That said, I will be competing this November in a Duathlon. It is a 1 mile trail run, 7.5 mile mountain bike, 1 mile trail run. I have an OK pair of running shoes, Adidas Kandadia that are a couple of years old. 

They hurt my arches, so I need something different. I have no brand loyalty so if someone uses a decent brand, fire away.

Budget is $50-75, but will go to 100 if necessary


----------



## Kristatos (Oct 15, 2007)

If you'll do the dually in running shoes then I'd probably go to a runner's store like RoadRunner or whatever is close to get a free analysis and a trail shoe that works best for the running. Then just use that shoe for your event. The reason I say this, is if you get more into mountain biking you may want to get specific shoes for your rides. Mountain bike specific shoes would not be very good at all for running as most have a very stiff sole. 

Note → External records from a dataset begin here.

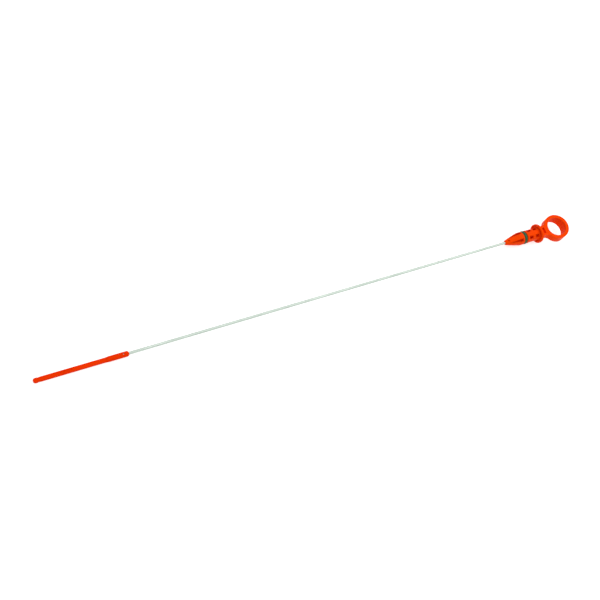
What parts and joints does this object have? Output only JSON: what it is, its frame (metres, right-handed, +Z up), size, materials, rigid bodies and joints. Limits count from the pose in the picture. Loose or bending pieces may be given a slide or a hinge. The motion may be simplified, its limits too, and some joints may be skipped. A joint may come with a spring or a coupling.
{
  "type": "engine oil dipstick",
  "caption": "Oil dipstick: moulded finger-ring handle with sealing plug, thin steel rod and moulded level gauge with hatched field.",
  "frame": {"origin": "middle of the bounding box, on the surface that the dipstick lies on", "axes": "+X along the stick's length, from the gauge towards the finger ring; +Z up; +Y across. The stick leans by about 0.9 degrees, because the flange's rim and the gauge's free end rest on the surface"},
  "size_m": [0.5914, 0.0288, 0.0212],
  "materials": {
    "handle_plastic": "moulded, satin, orange-red",
    "seal_rubber": "smooth green oil-proof rubber",
    "rod_steel": "bright drawn wire",
    "gauge_plastic": "moulded, satin, orange-red"
  },
  "bodies": {
    "root": {"handle": "handle_plastic", "seal_ring": "seal_rubber", "rod": "rod_steel", "gauge": "gauge_plastic"}
  },
  "joints": []
}
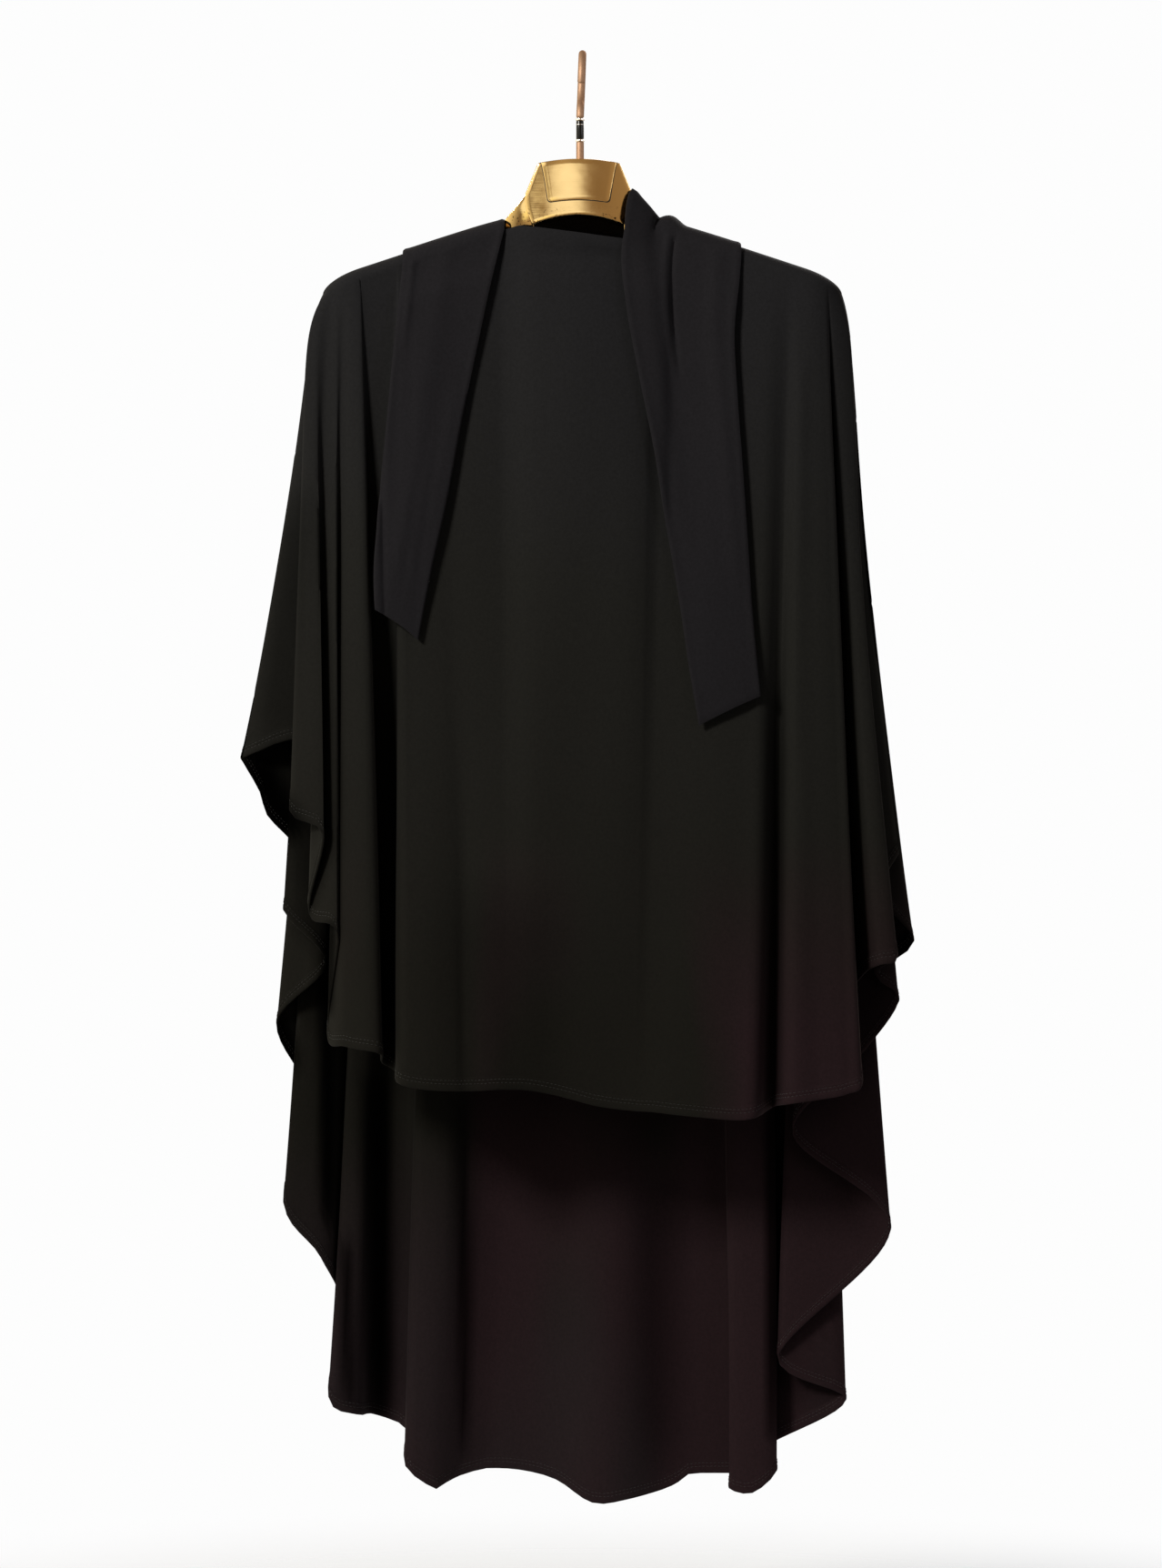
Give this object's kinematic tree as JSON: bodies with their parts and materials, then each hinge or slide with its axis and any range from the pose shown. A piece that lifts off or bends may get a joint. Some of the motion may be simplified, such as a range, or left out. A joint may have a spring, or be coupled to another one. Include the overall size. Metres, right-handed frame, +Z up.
{
  "type": "khimar veil on a clothes hanger",
  "caption": "Long black jersey cape veil, short in front and long behind, with two broad ties over the shoulders, hung on a gold plated clothes hanger.",
  "frame": {"origin": "the seat under the top of the hook's bow, where a rail carries it", "axes": "+Z up, -Y to the front of the veil, +X to the viewer's right, along the shoulders"},
  "size_m": [0.5781, 0.1568, 1.2552],
  "materials": {
    "jersey": "matt black jersey",
    "doubled_jersey": "matt black jersey, two layers",
    "gold_plate": "mirror gold plating",
    "rose_gold": "satin rose gold plating",
    "pale_metal": "bright plating",
    "black_plastic": "gloss"
  },
  "bodies": {
    "root": {"veil_cape": "jersey", "tie_left": "doubled_jersey", "tie_right": "doubled_jersey", "forehead_band": "doubled_jersey", "hanger_body": "gold_plate", "hanger_stem": "rose_gold", "collar_ring_low": "pale_metal", "collar_barrel": "black_plastic", "collar_ring_high": "pale_metal", "hook": "rose_gold"}
  },
  "joints": []
}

The event you describe sounds pretty short, but the mountain bike part will likely take 30 minutes or so, and the running would add up to about half that. Since there's two transitions changing shoes from running to mountain biking would add maybe a minute if you did it quickly. So if your goal was for the fastest possible time, and you run clipless pedals already on your mountain bike, I'd then say go with a running shoe for the running legs, and change into your mtn bike shoes for the bike leg. If it were me, a 30 minute bike ride with my mountain bike shoes would be more than a minute faster than if I tried it in my running shoes.


----------



## MadMacMan (Mar 6, 2011)

Kristatos said:


> If you'll do the dually in running shoes then I'd probably go to a runner's store like RoadRunner or whatever is close to get a free analysis and a trail shoe that works best for the running. Then just use that shoe for your event. The reason I say this, is if you get more into mountain biking you may want to get specific shoes for your rides. Mountain bike specific shoes would not be very good at all for running as most have a very stiff sole.
> 
> The event you describe sounds pretty short, but the mountain bike part will likely take 30 minutes or so, and the running would add up to about half that. Since there's two transitions changing shoes from running to mountain biking would add maybe a minute if you did it quickly. So if your goal was for the fastest possible time, and you run clipless pedals already on your mountain bike, I'd then say go with a running shoe for the running legs, and change into your mtn bike shoes for the bike leg. If it were me, a 30 minute bike ride with my mountain bike shoes would be more than a minute faster than if I tried it in my running shoes.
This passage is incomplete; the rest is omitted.